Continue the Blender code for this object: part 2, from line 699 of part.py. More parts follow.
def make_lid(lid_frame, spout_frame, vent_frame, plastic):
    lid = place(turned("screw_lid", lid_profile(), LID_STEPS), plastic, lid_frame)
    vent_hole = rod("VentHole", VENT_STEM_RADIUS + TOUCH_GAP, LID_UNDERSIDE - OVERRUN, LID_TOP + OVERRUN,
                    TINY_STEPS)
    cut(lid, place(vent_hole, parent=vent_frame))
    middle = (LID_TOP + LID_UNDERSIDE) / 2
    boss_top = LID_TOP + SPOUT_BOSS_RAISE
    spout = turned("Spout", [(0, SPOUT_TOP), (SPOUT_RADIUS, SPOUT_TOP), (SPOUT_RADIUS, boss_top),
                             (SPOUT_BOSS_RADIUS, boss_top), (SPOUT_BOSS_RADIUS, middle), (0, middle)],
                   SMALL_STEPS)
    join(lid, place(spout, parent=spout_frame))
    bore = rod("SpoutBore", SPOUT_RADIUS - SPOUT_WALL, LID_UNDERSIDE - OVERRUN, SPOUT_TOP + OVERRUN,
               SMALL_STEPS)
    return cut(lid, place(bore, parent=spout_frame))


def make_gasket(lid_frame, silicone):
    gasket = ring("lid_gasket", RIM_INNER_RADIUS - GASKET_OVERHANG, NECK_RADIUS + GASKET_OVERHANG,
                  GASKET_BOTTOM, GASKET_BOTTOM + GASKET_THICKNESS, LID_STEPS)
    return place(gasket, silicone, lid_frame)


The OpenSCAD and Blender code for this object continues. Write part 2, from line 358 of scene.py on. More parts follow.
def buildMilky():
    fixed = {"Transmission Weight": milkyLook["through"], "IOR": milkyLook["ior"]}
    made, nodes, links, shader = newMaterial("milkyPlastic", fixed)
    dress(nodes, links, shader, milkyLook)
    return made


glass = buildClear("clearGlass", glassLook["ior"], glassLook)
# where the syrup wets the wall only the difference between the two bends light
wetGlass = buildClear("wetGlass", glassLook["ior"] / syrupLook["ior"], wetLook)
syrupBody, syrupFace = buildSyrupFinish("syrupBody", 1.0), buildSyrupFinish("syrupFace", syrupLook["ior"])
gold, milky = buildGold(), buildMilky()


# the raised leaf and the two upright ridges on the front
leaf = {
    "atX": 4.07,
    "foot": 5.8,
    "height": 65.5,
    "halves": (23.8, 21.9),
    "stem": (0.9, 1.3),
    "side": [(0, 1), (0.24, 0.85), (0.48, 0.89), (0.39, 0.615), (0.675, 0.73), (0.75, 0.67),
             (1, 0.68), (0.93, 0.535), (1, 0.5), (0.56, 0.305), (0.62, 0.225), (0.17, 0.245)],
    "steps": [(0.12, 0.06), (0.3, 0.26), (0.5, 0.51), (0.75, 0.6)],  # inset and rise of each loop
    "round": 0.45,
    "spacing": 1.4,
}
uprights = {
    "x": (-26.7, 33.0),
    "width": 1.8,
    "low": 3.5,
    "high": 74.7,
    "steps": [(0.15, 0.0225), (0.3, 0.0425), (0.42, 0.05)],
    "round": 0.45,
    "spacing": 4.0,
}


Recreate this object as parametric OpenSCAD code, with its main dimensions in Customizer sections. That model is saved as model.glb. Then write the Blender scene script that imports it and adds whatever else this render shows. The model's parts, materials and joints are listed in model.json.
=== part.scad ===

Task instructions ->
Take the lines from the line with "The OpenSCAD and" through the line with "return made", both ends included, and give them again exactly, with nothing else.

Written solution ->
The OpenSCAD and Blender code for this object continues. Write part 2, from line 358 of scene.py on. More parts follow.
def buildMilky():
    fixed = {"Transmission Weight": milkyLook["through"], "IOR": milkyLook["ior"]}
    made, nodes, links, shader = newMaterial("milkyPlastic", fixed)
    dress(nodes, links, shader, milkyLook)
    return made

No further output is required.